Wednesday, October 30, 2024

Banality

Douglas Murray has at Hannah Arendt and her Eichmann in Jerusalem: A Report on the Banality of Evil, citing research that shows she was (at best) duped. He also argues that her cute slogan has contributed to our widespread inability to call evil evil.

I wonder if she read The Screwtape Letters' 1961 preface, "I live in the Managerial Age, in a world of “Admin.” The greatest evil is not now done in those sordid “dens of crime” that Dickens loved to paint. It is not done even in concentration camps and labour camps. In those we see its final result. But it is conceived and ordered (moved, seconded, carried, and minuted) in clean, carpeted, warmed, and well-lighted offices, by quiet men with white collars and cut fingernails and smooth-shaven cheeks who do not need to raise their voice."
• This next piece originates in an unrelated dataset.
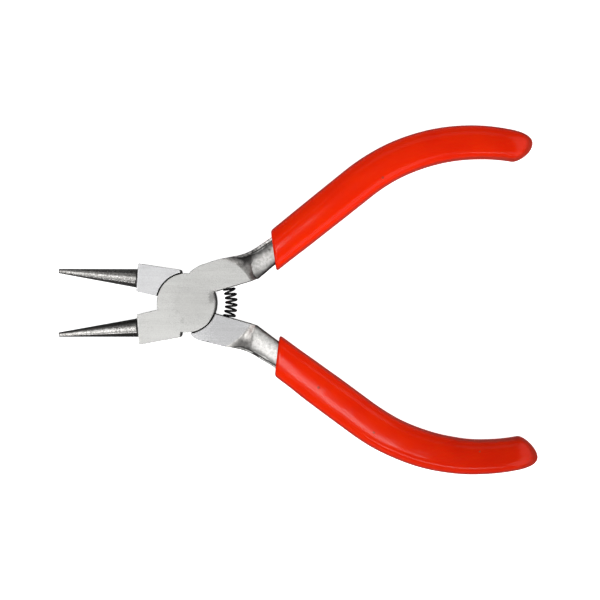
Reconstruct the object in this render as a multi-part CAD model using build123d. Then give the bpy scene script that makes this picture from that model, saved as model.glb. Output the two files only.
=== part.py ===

Those quiet men sometimes harbor the wildest evils in their hearts and in their minutes.

1 comment:

  1. In the Star Wars novel Darth Plagueis, there is a lot of evil going on, and very little of it thuggish. The closest we come to thuggish evil are in a scene where Plagueis and Sidious are ritually killing natives of a backwater planet, and in Maul's role as a proto-Emperor's-Hand minus Mara Jade's cultural sophistication.
    Meetings and Senate sessions are where Sidious and Plagueis do a lot of their evil.